2)     If we want to know Jesus, we must place ourselves in relationship with these same people, for Jesus has said repeatedly not that he is among them, but that they are him.

3)     If we want to be like Jesus, we must become like them.

This is difficult for us, because our culture and its wisdom tells us to look to those who are successful, yet God consistently chooses those who were failures in societies eyes.

We begin hosting Family Promise again this evening.

There are many good reasons for doing this.

  • Jesus tells us to care for the poor because God cares for the poor.
  • Jesus teaches us to have compassion, because God has compassion
  • Jesus teaches us to show love, because God is love.
  • Jesus leads us to life through his cross – the crucified one is the victor.

I think the most important reason is not because of what we can learn, or even because of obedience, though these are both vital.

Rather, the most important reason is because in them we meet God.

What needs to change for us to view our life this way – that in the broken, frail and rejected of society is  where we meet the God of life?

Who do we need to be? How do we need to change?

Think about some simple prayer language. Now, I don’t suggest you go around saying this to other people, because you’ll really scare some of them.

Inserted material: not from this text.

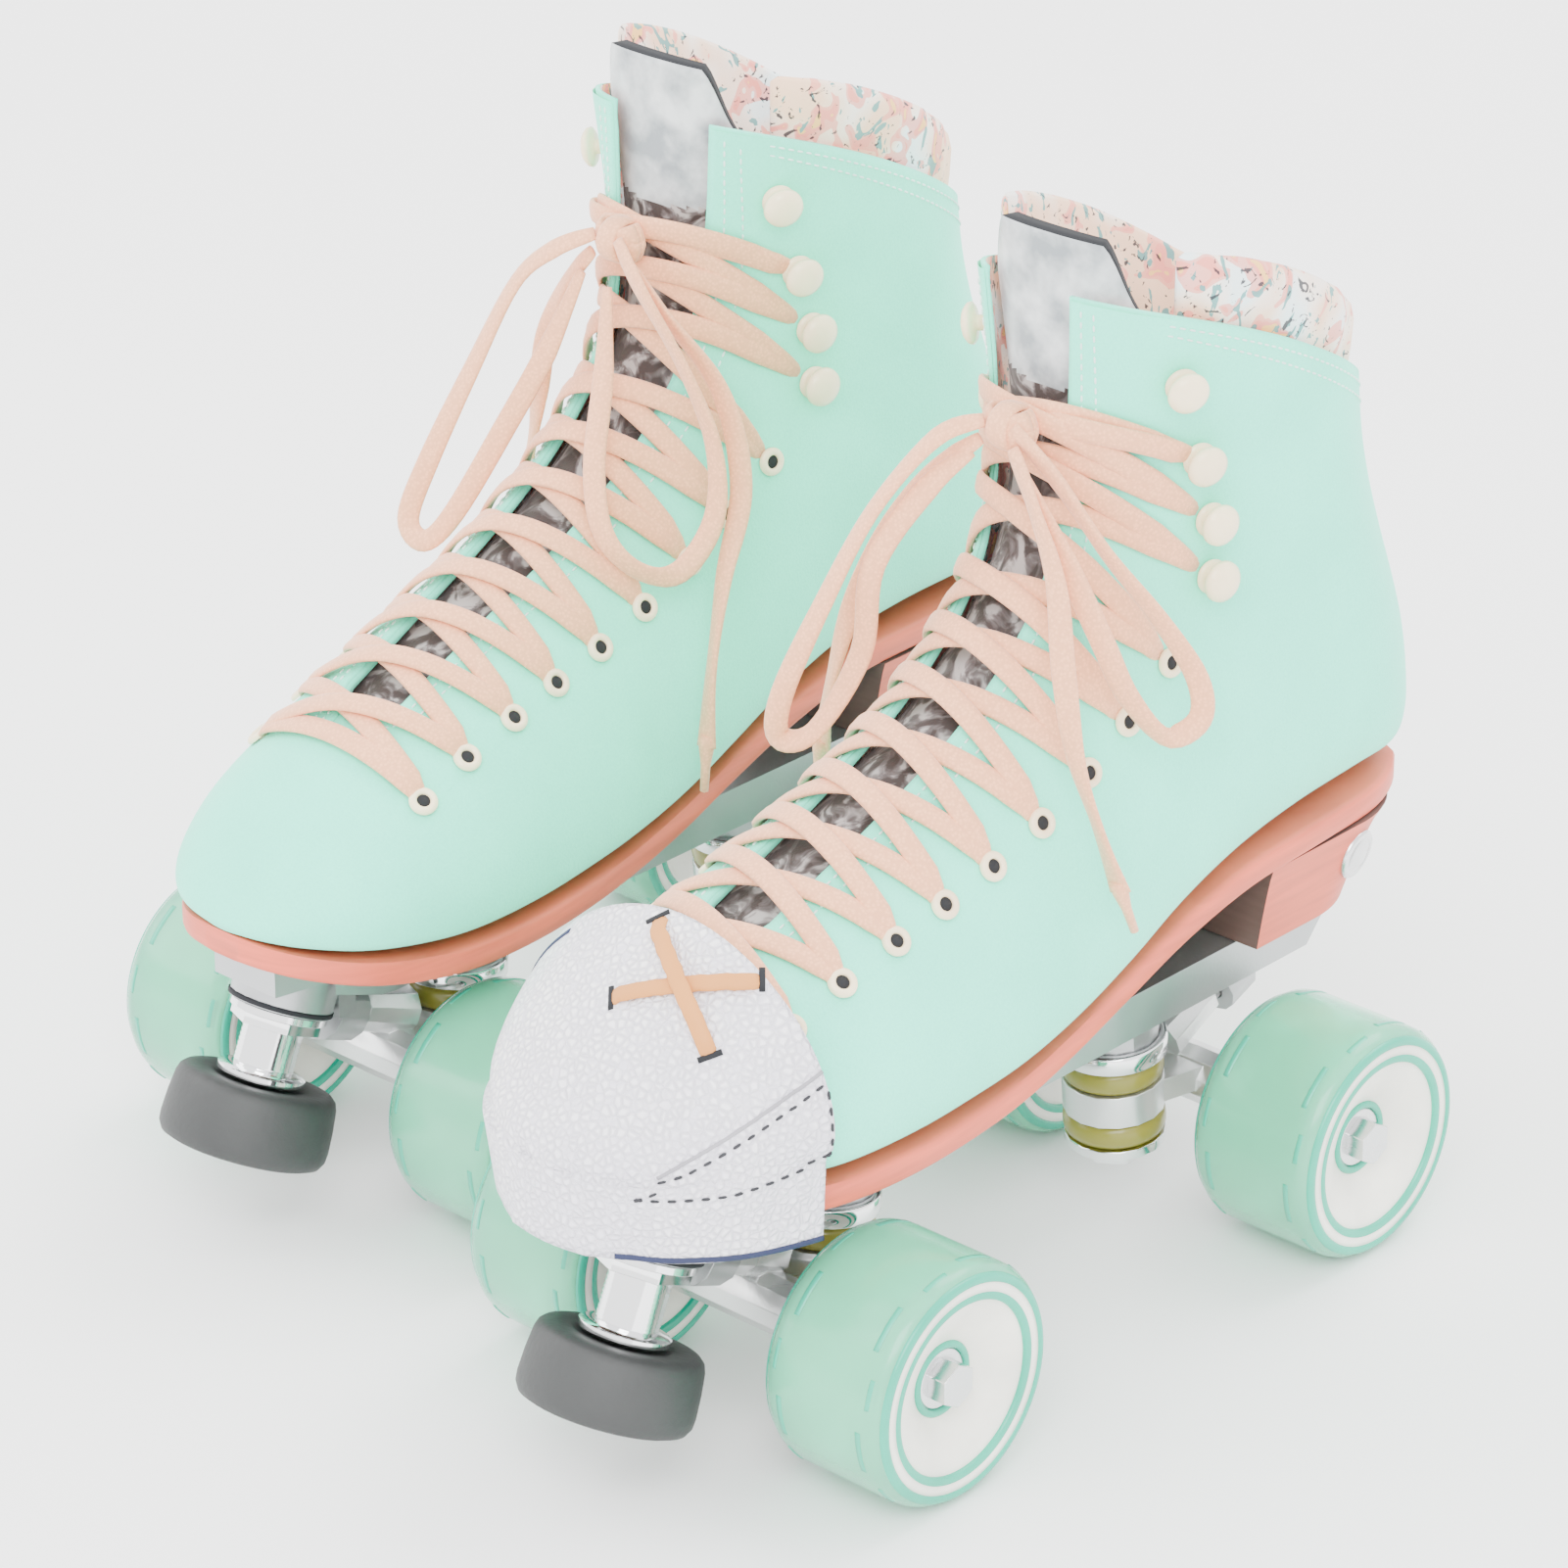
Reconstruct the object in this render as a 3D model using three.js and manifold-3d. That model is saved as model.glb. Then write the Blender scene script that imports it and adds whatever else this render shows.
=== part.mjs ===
// A pair of quad roller skates: high laced boots on cast plates, each with two sprung trucks,
// four wheels and an adjustable toe stop, and a leather toe guard on the left skate.
// Units are millimetres. +Z is up, the toes point to -Y and +X is the wearer's left.
import * as THREE from 'three';
import { mergeVertices } from 'three/addons/utils/BufferGeometryUtils.js';
import Module from 'manifold-3d';

const wasm = await Module();
wasm.setup();

// ---------------------------------------------------------------- driving dimensions
const PAIR_SPACING = 155;        // between the two skates' centre planes
const STAGGER = 28;              // how far the left skate stands ahead of the right one
const GAP = 0.3;                 // clearance between pieces that meet

const WHEEL_RADIUS = 31;
const WHEEL_WIDTH = 37;
const WHEEL_LIP = 4;             // slanted edge of the tread
const WHEEL_SIDES = 16;          // flat facets round a wheel, one of them on the floor
const CORE_RADIUS = 23;          // outside of the wheel's rigid core
const RECESS_RADIUS = 18.5;      // dished seat of the bearing and the nut
const RECESS_DEPTH = 8;
const WHEELBASE = 160;
const TRACK = 98;                // between the middles of a pair of wheels
const AXLE_RADIUS = 4;
const AXLE_NUT_RADIUS = 5.8;
const AXLE_NUT_LENGTH = 6;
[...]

  • When you see, talk to, or touch a child, say in your heart, “God, I greet you. Teach me.”
  • When you meet someone who is poor and struggling, say in your heart, “God, I greet you. Meet my need.”
  • When you meet someone who is sick, crippled or dying, say in your heart, “God I greet you. Heal me.”

Each time you greet someone who appears to have nothing to offer you but rather needs things from you, realize that this is the very person who has the very thing that you need. And only after you have received from them God’s blessing can you be in a position where you have anything to offer them.

For me, the very thought is both terrifying and life giving.

How will we live differently as a result? As we do this, let us share our experiences with one another to learn from and encourage one another.